In the early 1990s, her husband got a job in Springfield, and the family relocated. At the time, The French’s Food Co. was hiring a marketing manager. Having never graduated college, Swift lacked the position’s education requirements. Her husband convinced her to apply anyway. Confidence regained, she waited in the lobby until she could hand her resume directly to the hiring manager. “I looked her right in the eyes and said, ‘I really think you want to talk to me about this position,’” Swift says. Nine interviews later, she got the job and spent the next decade or so in marketing.

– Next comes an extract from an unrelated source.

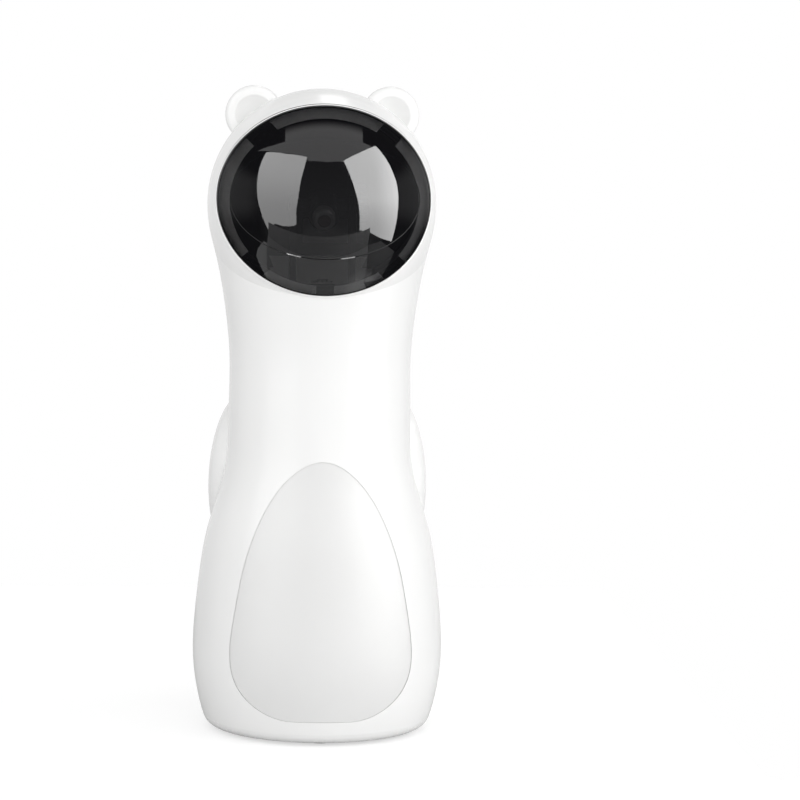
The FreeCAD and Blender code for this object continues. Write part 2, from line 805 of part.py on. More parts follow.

Those years taught her a different side of selling and helped develop her strategic and analytical skills. Then, a position opened in sales at French’s. Swift joined the food service leadership team as director of business development. “We took a channel within food service that we knew was very underdeveloped, and then we developed it out to be the fastest growing channel in the [food service division].” And by we, Swift really means she. Sales for the non-commercial channel grew more than tenfold under Swift’s command. Not every decision she made in her 25-year tenure at French’s was successful, but on the whole, she shined. So much so, that in 2017, when McCormick & Co. bought French’s, Swift was offered a position to stay on. It was a tough decision, but Swift declined. “My little voice over here knew that it wasn’t the right fit for me at the time and that I didn’t feel like I could reach my full potential if I stayed,” she says.

FAST FACTS ABOUT JULIE

HOMETOWN
Fort Worth, Texas

FAMILY
Married with two daughters, one son, four grandchildren and another on the way.

HOBBIES
Food photography, cooking, Sunday supper with her family, weekends at Table Rock Lake and rooting for the Dallas Cowboys.

CAREER BREAKTHROUGH
Landing the job at The French’s Food Co. despite not having a college degree.

RESUMÉ HIGHLIGHTS
10 years at Brown, Moore and Flint; 25 years at French’s; growing sales exponentially in French’s non-commercial food service channel.

HABIT WORTH STEALING
Swift creates mutual commitments with her direct reports. These outline five expectations that each person can have of the other.

FAVORITE FAILURE
Swift convinced French’s to invest $30,000 in Toddle Tots, toys the company would give away to customers that purchased a certain amount of product. It flopped. “The big gain in that was admitting I was wrong once I recognized it.”

Swift didn’t have a plan after quitting. Her choice to bet on herself caught the attention of Chuck Mascari, the now-president of Waypoint, which has more than 40 offices and 1,000-plus employees across the country. Swift could see the growing momentum at the company and its desire to create a more equitable, inclusive workplace. Today, Swift is one of seven people on Waypoint’s Culture Champion Team, which is transforming the mission, vision and values of the business. She is also spearheading its gender diversity initiative, through which she is developing Waypoint’s first intern program to create a diverse talent pipeline. “The trajectory for a woman in the food service business, it’s different, it’s a steeper climb than what some of the male counterparts would have,” says Swift, adding that this scenario won’t be true for everyone. And she knows the discrimination she faced is much less likely to happen now. “In today’s environment, it’s not going to be that blatant,” Swift says. “But if you feel it, you probably need to move… It’s awfully hard for somebody to argue with promoting you when you are jamming the results down their throat.”

Swift is able to deliver results by bringing her authentic self and her passion to the forefront every day. “I know what makes me spring out of bed in the morning,” Swift says. “And it is having that influence and that ability to guide, [to] be a beacon for people.” Especially women. “I think a lot of women are afraid to fail,” she says. “I was one of those. I just tried to be the best of the best of the best… It wasn’t until I started to embrace failure as the path to success that I really started to see like, ‘Dang, there’s something to this.’” It’s just like her father used to tell her: “If you’re not failing, then you’re just not trying hard enough.”